Managing Mexican bean beetle using Pediobius foveolatus can be difficult due to its sensitivity to cool, wet weather, and the need for a release date to line up with the phenology of Mexican bean beetle larvae. Ideally, P. foveolatus is released at both one and two weeks after first instar Mexican bean beetle larvae are discovered in beans. Pediobius foveolatus reproduce most successfully within the older and larger beetle larvae; if older, larger Mexican bean beetle instars are present when P. foveolatus is released, they will be without a host. Pediobius foveolatus is also sensitive to cold and wet weather, and are unlike to survive when released in these conditions. Wasps are generally released rate of 1000 wasps (or 50 mummies) per 3600 square feet of beans. Successful parasitism and emergence of the next generation of wasps is visibly monitored by the presence of dark-brown, dead Mexican bean beetle larvae (“mummies”). Mummies exhibit one small hole from which adult P. foveolatus have exited.
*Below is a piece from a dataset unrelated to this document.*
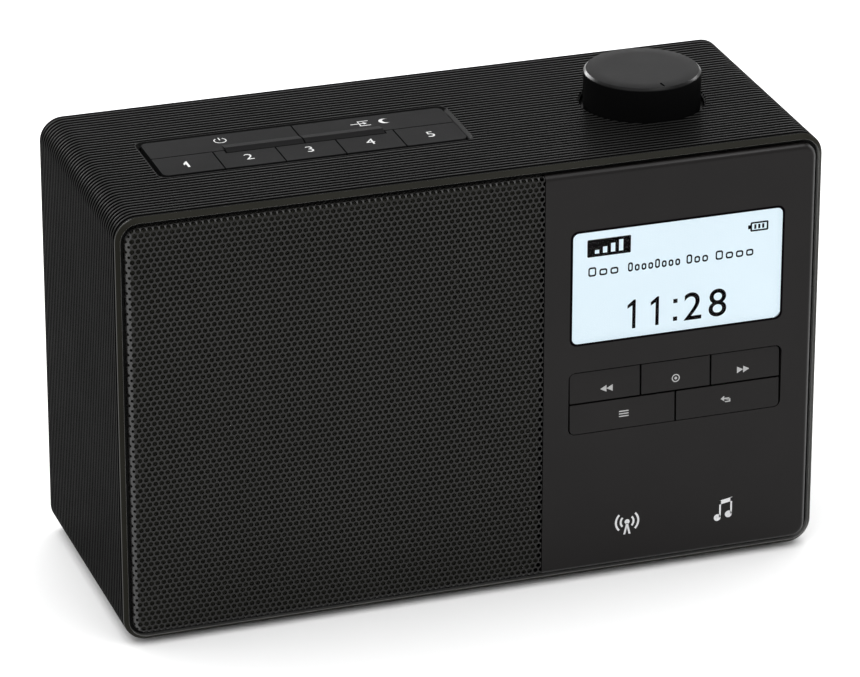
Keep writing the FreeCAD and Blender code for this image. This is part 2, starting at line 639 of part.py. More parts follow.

==History of Pediobius foveolatus in the United States==

Beginning in 1966, Pediobius foveolatus was imported to the United States to be tested for potential control of Mexican bean beetle. Initial testing determined that P. foveolatus would readily parasitize the larvae of Mexican bean beetle, while leaving native, predatory coccinellids unharmed. In 1972, Maryland, then other states, began releasing P. foveolatus to control Mexican bean beetle. USDA branches in New Jersey, Maryland, Delaware and Virginia released wasps throughout these states, focusing on areas with large soybean acreage and high Mexican bean beetle populations.

Inoculative releases of Pediobius foveolatus yielded positive results; parasitism rates of 80 to 100% of Mexican bean beetle larvae were commonly documented near release sites. However, Steven et al. (1975) also reported slow population dispersal from these sites. Also, P. foveolatus cannot overwinter in the United States due to cold winters and the lack of an overwintering host. In P. foveolatus native territory, the weather either is conducive for year-round exposure, or wasps overwinter in their hosts, which overwinter as larvae. Because Mexican bean beetle overwinter as adults, wasps are without adequate winter refuge in the United States. Because P. foveolatus can neither overwinter successfully nor spread rapidly, management with this wasp requires yearly releases in more locations than is practical to control of Mexican bean beetle on a large scale. By the mid-1980s, all states except New Jersey had discontinued state-run releases. At this time, pest pressure from Mexican bean beetle began its sharp decline as well, especially in soybean.